Finance

College is a very expensive period of your life, and one in which you can occur a lot of debt!

While studying at DkIT be aware of the financial aids available such as the grants, student assistant funds and benevolent funds – please contact any member of the Union if you have questions on any of these.

It can be hard to keep your finances under control when you’re in college, especially if you don’t have a regular income and you are on a tight budget. Managing your money will take a bit of effort at first, but it is worth it in the long run.

Top Tips for managing your Money!

  • Make a realistic budget
  • Choose your account wisely
  • Be careful with credit
  • Tackle debt straight away
  • Manage your bills

Make a realistic budget

If you are living away from home, rent will probably be your biggest expense and you’ll need to carefully plan how much it will cost to live every month. Even if you are not renting, you will probably have lots of additional expenses and making a budget and sticking to it is the best way to avoid running out of cash and having to borrow money. If you receive a lump sum, for example a student grant every term, work it into your monthly budget and stretch it out over the term.

Choose your account wisely

Student accounts usually have no transaction fees, such as ATM withdrawal fees or standing order set-up fees. However, there is an annual Government stamp duty on ATM cards, debit cards and credit cards. Check out the Revenue website for up-to-date figures.

Many providers will offer you freebies, such as travel cards, phone credit or free flights, to encourage you to open an account with them, but look at all the fees and charges before you open an account.

Some other things to compare:

  • The networks of branches – are they easily accessible for you?
  • Access to your account – do they offer internet and phone banking?
  • Additional benefits, such as a ‘no-fee graduate account’ when you finish college
  • If you plan to get an overdraft, compare the overdraft fees charged by each provider and the penalty fees that apply if you go over your limit. You can compare these charges in our student current account cost comparison.

Be careful with credit

Credit cards are a convenient way to pay for goods and services, for example booking tickets or flights online.  If you are thinking about getting a credit card, you should compare the different terms and conditions and look for a low APR.

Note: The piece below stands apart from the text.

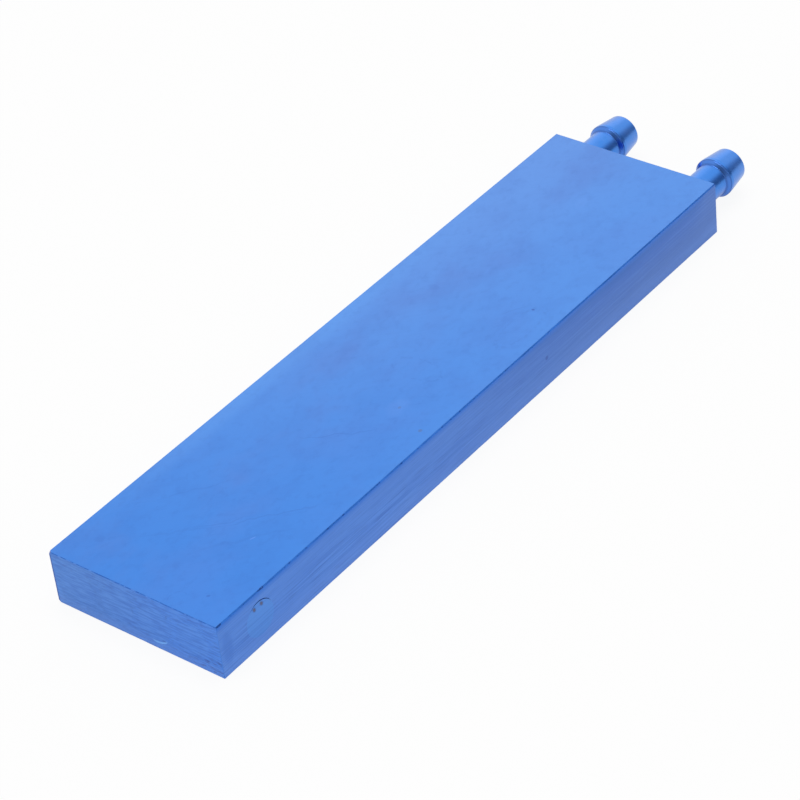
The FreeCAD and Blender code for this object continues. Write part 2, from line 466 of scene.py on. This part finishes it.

Be careful how you use your credit card – your credit limit is not a target. If you use it too much, even for small things, and don’t pay off what you owe, debt can mount up quickly. Before you use your card to buy something, ask yourself if you can really afford it. Try to pay your bill in full each month, or else your balance owed can build up very quickly, leaving you in debt.

Some banks may offer you overdrafts or student loans.  But before you consider borrowing money, you should see if you can save to pay for what you want. If you do need to borrow:

don’t borrow more than you can afford to repay. This loan calculator can help you work out what you can afford;
aim to pay the money back in as short a time as possible, based on what you can afford; and
look for a loan or credit card with the lowest annual percentage rate (APR). Cost comparisons can help you compare the student loans and travel loans on offer.  You can also contact your local credit union to see if they are offering loans to students.

Tackle debt straight away

If you find yourself having difficulties making loan repayments or trying to pay off credit card debt, don’t ignore the situation. If you miss repayments, it will affect your credit history and might prevent you from getting a loan in the future. If you think you may have trouble making repayments, get in touch with your lender immediately.

Manage your bills effectively

You can pay your regular bills by standing order, direct debit or credit transfer. Check your account regularly to make sure that you have enough money to meet these bills. If you don’t you may have to pay a penalty fee.

Money saving tips

  1. Save on your utility and phone bills – the Power of One site has lots of energy saving tips to help you cut costs. And you can save money on your mobile, by comparing costs on the Comreg site here.
  2. Look for student discounts and try buying online – many shops offer discounts for students with a valid student card, so it’s worth asking. The Student Union have negotiated some discounts on your behalf, and try buying online, you’ll often find better deals on clothes, music, books etc.
  3. Save on your grocery bills – check advertisements for regular special offers. Make a list of your meals for the week and stick to it, and use all the money off coupons you can get your hands on.
  4. Claim your tax – you may be entitled to a tax refund if you worked over the summer. You can get more information on the Revenue website.